Dozens of ambassadors join memorial vigil for murdered Israeli captives
Ambassadors from more than 30 countries attended a memorial vigil on Sunday for the six Israeli hostages who were murdered in captivity in Gaza and whose bodies were brought back to Israel for burial over the weekend.
The ceremony, held at the Hostages and Missing Families Forum offices in Tel Aviv, included diplomats from the United States, the European Union, the United Kingdom, Germany, Austria, India, Poland and Czechia.
“For weeks, we’ve been saying that time is of the essence. Last night, we saw we’re already in overtime,” U.S. Ambassador to Israel Jack Lew told attendees at Sunday’s gathering, according to local media reports.

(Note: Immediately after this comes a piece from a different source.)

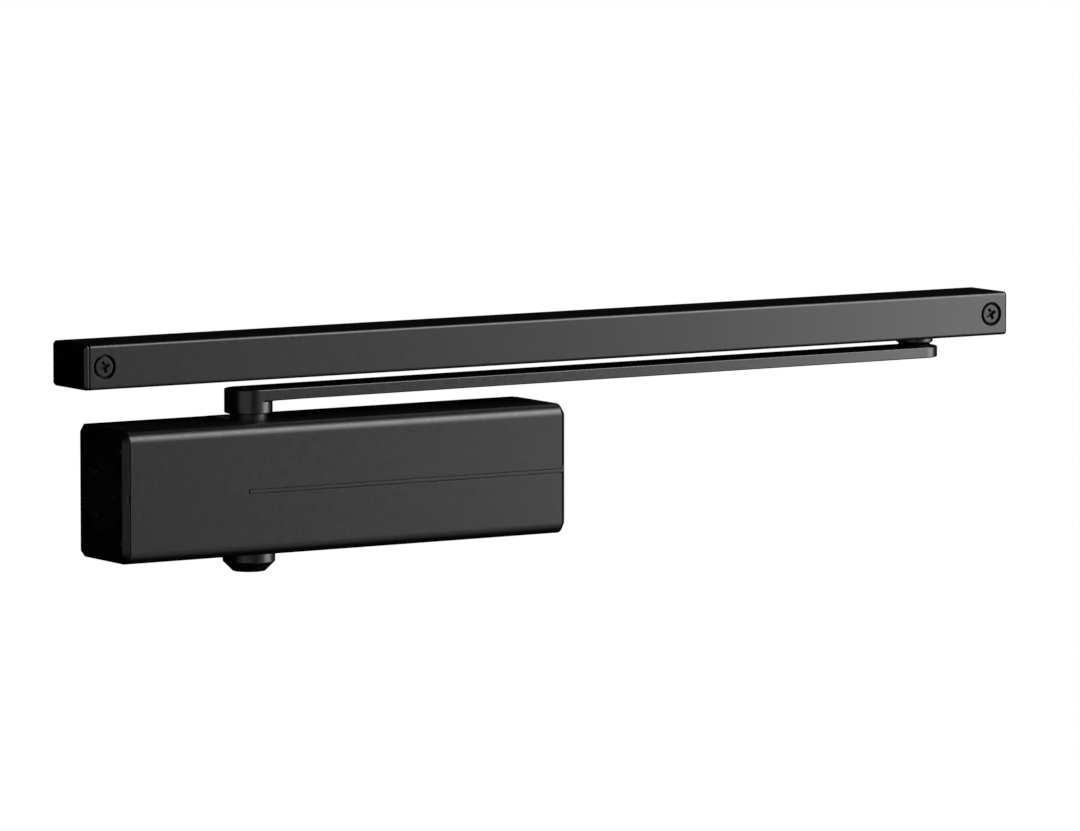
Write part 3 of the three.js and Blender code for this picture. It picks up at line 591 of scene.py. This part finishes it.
def end_plug(side):
    low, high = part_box("end_plug_left")
    flange = radius_of("end_plug_left", "x")
    seal_low, seal_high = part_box("plug_seal_left")
    body = radius_of("plug_seal_left", "x")
    groove = body - SEAL_DEPTH
    seat = cap_high[0]
    profile = [
        (flange - PLUG_CHAMFER, low[0]), (flange, low[0] + PLUG_CHAMFER),
        (flange, seat), (body, seat),
        (body, seal_low[0] - SLIP), (groove, seal_low[0] - SLIP),
        (groove, seal_high[0] + SLIP), (body, seal_high[0] + SLIP),
        (body, high[0] - END_BREAK), (body - END_BREAK, high[0]),
    ]
    start, floor = low[0] - BEYOND, low[0] + PIN_HOLE_DEPTH
    cuts = []
    for i in range(PIN_HOLES):
        angle = math.pi + 2 * math.pi * i / PIN_HOLES
        y = bore.y + PIN_CIRCLE_RADIUS * math.cos(angle)
        z = PIN_CIRCLE_RADIUS * math.sin(angle)
        hole = rod("x", (0, y, z), PIN_HOLE_RADIUS, start, floor, SMALL_ROUND)
        cuts.append(on_side(hole, side))
    if side == "right":
        screw_low, screw_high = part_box("spring_adjuster_screw")
        end = screw_high[0] + ADJUSTER_RUN_OUT
        cuts.append(rod("x", bore, ADJUSTER_BORE, screw_low[0], end, SMALL_ROUND))
    return piece(f"end_plug_{side}_turned", on_side(turned("x", bore, profile), side),
                 steel_black, "closer_body", f"end_plug_{side}", cuts=cuts)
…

German Ambassador to Israel Steffen Seibert wrote in the Hostages and Missing Families Forum’s visitors’ book that Berlin would “continue to stand by your side and do everything we can to bring them home.”
The Israeli hostages whose remains were recovered in a tunnel in Rafah in the southernmost Gaza Strip overnight Saturday were identified as Hersh Goldberg-Polin, 23, Eden Yerushalmi, 24, Almog Sarusi, 25, Alexander Lobanov, 32, Carmel Gat, 40, and Master Sgt. Ori Danino, 25.
Funerals were held throughout the day on Sunday for four of the six, including Yerushalmi, Sarusi, Lobanov and Danino.
Yerushalmi’s mother told attendees at her funeral at the Yarkon Cemetery in Petach Tikvah in central Israel, “This isn’t how I imagined you’d end up. I wanted to get you alive … Sorry we couldn’t save you.”
At Sarusi’s funeral in Ra’anana, his sister Amit said, “I fantasized that you would start a family and return to smiling and being happy. But it won’t happen anymore. You are now joining your beloved Shahar.” Sarusi was kidnapped on Oct. 7, while his partner, Shahar Gindi, was murdered.
Michal Lobanov, during a ceremony in Ashkelon, eulogized Alexander as “the best father and the best husband we could ask for.”
“You had a good heart, you loved life, you loved freedom, a freedom that was taken from you on Oct. 7,” she said. “I knew you were alive all along. I felt it; I felt you sent me signs—please keep sending me signs.”
At Danino’s funeral, held at Jerusalem’s Mount Herzl Military Cemetery, his brother said, “Your smile was the best thing that happened to me, and now it’s my nightmare. I see it everywhere and can’t stop crying.”
Hersh Goldberg-Polin will be buried on Monday at 4:00 p.m. at Jerusalem’s Har HaMenuchot cemetery, while Gat’s funeral will commence an hour later at the cemetery of Kibbutz Be’eri near Israel’s southern border.